*Written problem*.
Repeat the entire listing exactly.
::: Material provided :::
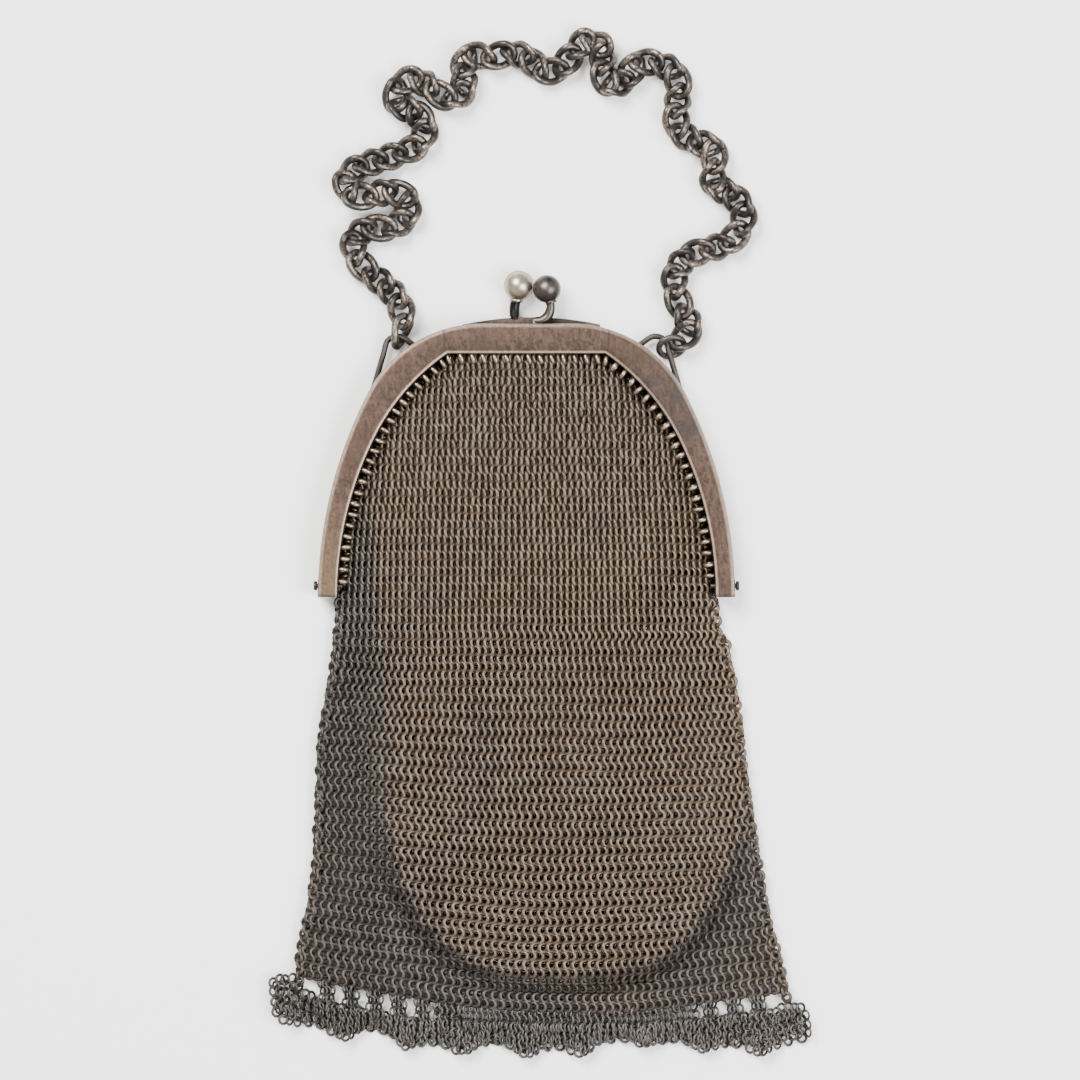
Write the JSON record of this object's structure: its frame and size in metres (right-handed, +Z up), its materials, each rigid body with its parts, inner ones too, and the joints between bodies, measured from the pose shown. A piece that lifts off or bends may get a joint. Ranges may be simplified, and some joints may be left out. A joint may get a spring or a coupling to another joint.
{
  "type": "mesh purse",
  "caption": "Metal ring-mail purse with an arched hinged frame, ball clasp and chain handle, lying flat with its bag bulged below the frame and a ruffled frill along the hem.",
  "frame": {"origin": "middle of the bottom of the bounding box, on the table under the lying purse", "axes": "+X across the purse, +Y from the frilled hem up to the chain handle, +Z up from the table"},
  "size_m": [0.1386, 0.2544, 0.0099],
  "materials": {
    "frame_metal": "tarnished silvered metal with a rosy brown cast, satin",
    "ball_metal": "worn silvered metal, semi-gloss",
    "dark_ball_metal": "tarnished silvered metal, semi-gloss",
    "chain_metal": "dark oxidised metal with worn edges",
    "mail_metal": "oxidised ring mail, warm brown and charcoal"
  },
  "bodies": {
    "root": {"frame_front": "frame_metal", "frame_back": "frame_metal", "clasp_knob_front": "dark_ball_metal", "clasp_knob_back": "ball_metal", "hinge_pin_left": "frame_metal", "hinge_pin_right": "frame_metal", "chain_ring_right": "chain_metal", "handle_chain": "chain_metal", "mesh_bag": "mail_metal", "hem_frill": "mail_metal"}
  },
  "joints": []
}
:::
*Answer*.
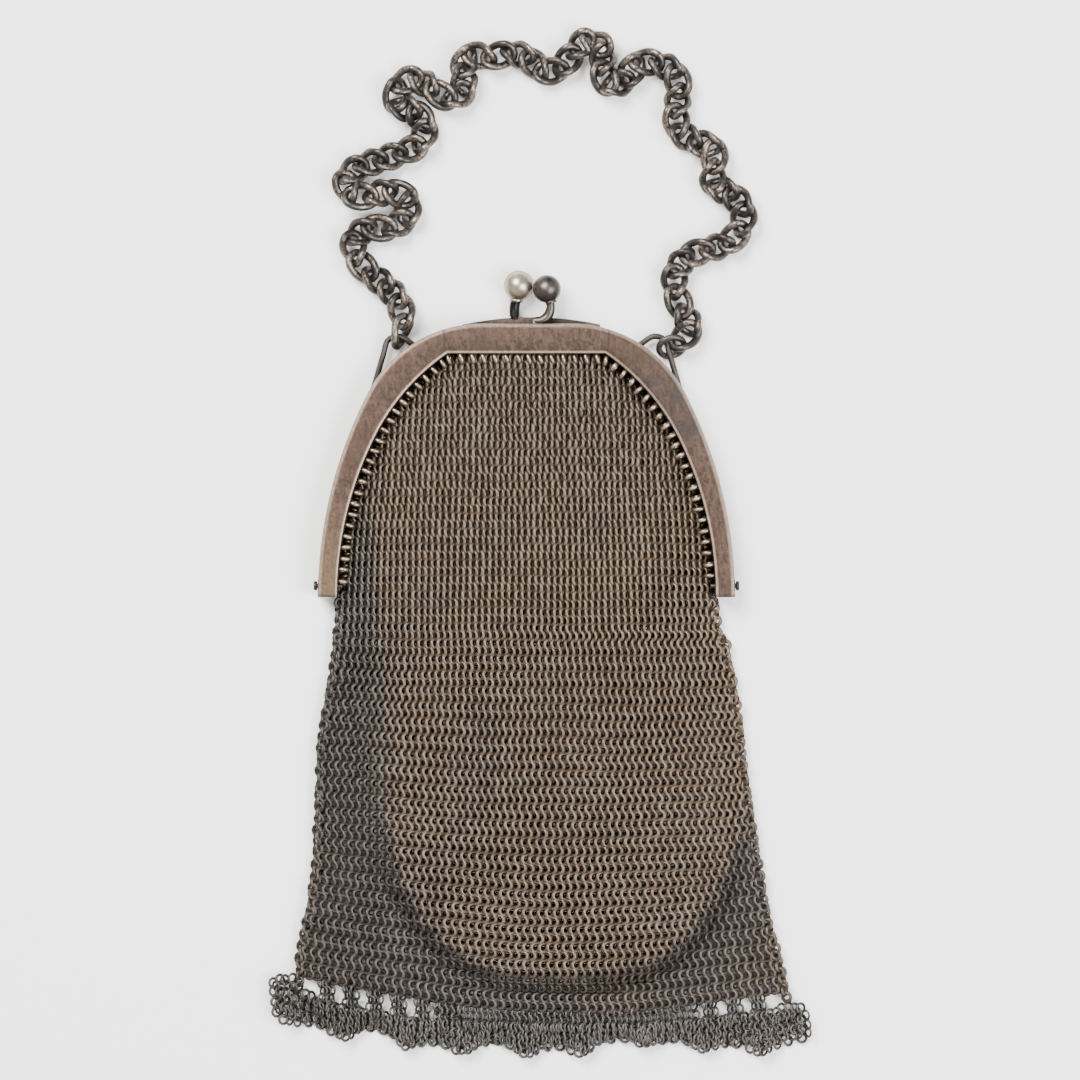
Write the JSON record of this object's structure: its frame and size in metres (right-handed, +Z up), its materials, each rigid body with its parts, inner ones too, and the joints between bodies, measured from the pose shown. A piece that lifts off or bends may get a joint. Ranges may be simplified, and some joints may be left out. A joint may get a spring or a coupling to another joint.
{
  "type": "mesh purse",
  "caption": "Metal ring-mail purse with an arched hinged frame, ball clasp and chain handle, lying flat with its bag bulged below the frame and a ruffled frill along the hem.",
  "frame": {"origin": "middle of the bottom of the bounding box, on the table under the lying purse", "axes": "+X across the purse, +Y from the frilled hem up to the chain handle, +Z up from the table"},
  "size_m": [0.1386, 0.2544, 0.0099],
  "materials": {
    "frame_metal": "tarnished silvered metal with a rosy brown cast, satin",
    "ball_metal": "worn silvered metal, semi-gloss",
    "dark_ball_metal": "tarnished silvered metal, semi-gloss",
    "chain_metal": "dark oxidised metal with worn edges",
    "mail_metal": "oxidised ring mail, warm brown and charcoal"
  },
  "bodies": {
    "root": {"frame_front": "frame_metal", "frame_back": "frame_metal", "clasp_knob_front": "dark_ball_metal", "clasp_knob_back": "ball_metal", "hinge_pin_left": "frame_metal", "hinge_pin_right": "frame_metal", "chain_ring_right": "chain_metal", "handle_chain": "chain_metal", "mesh_bag": "mail_metal", "hem_frill": "mail_metal"}
  },
  "joints": []
}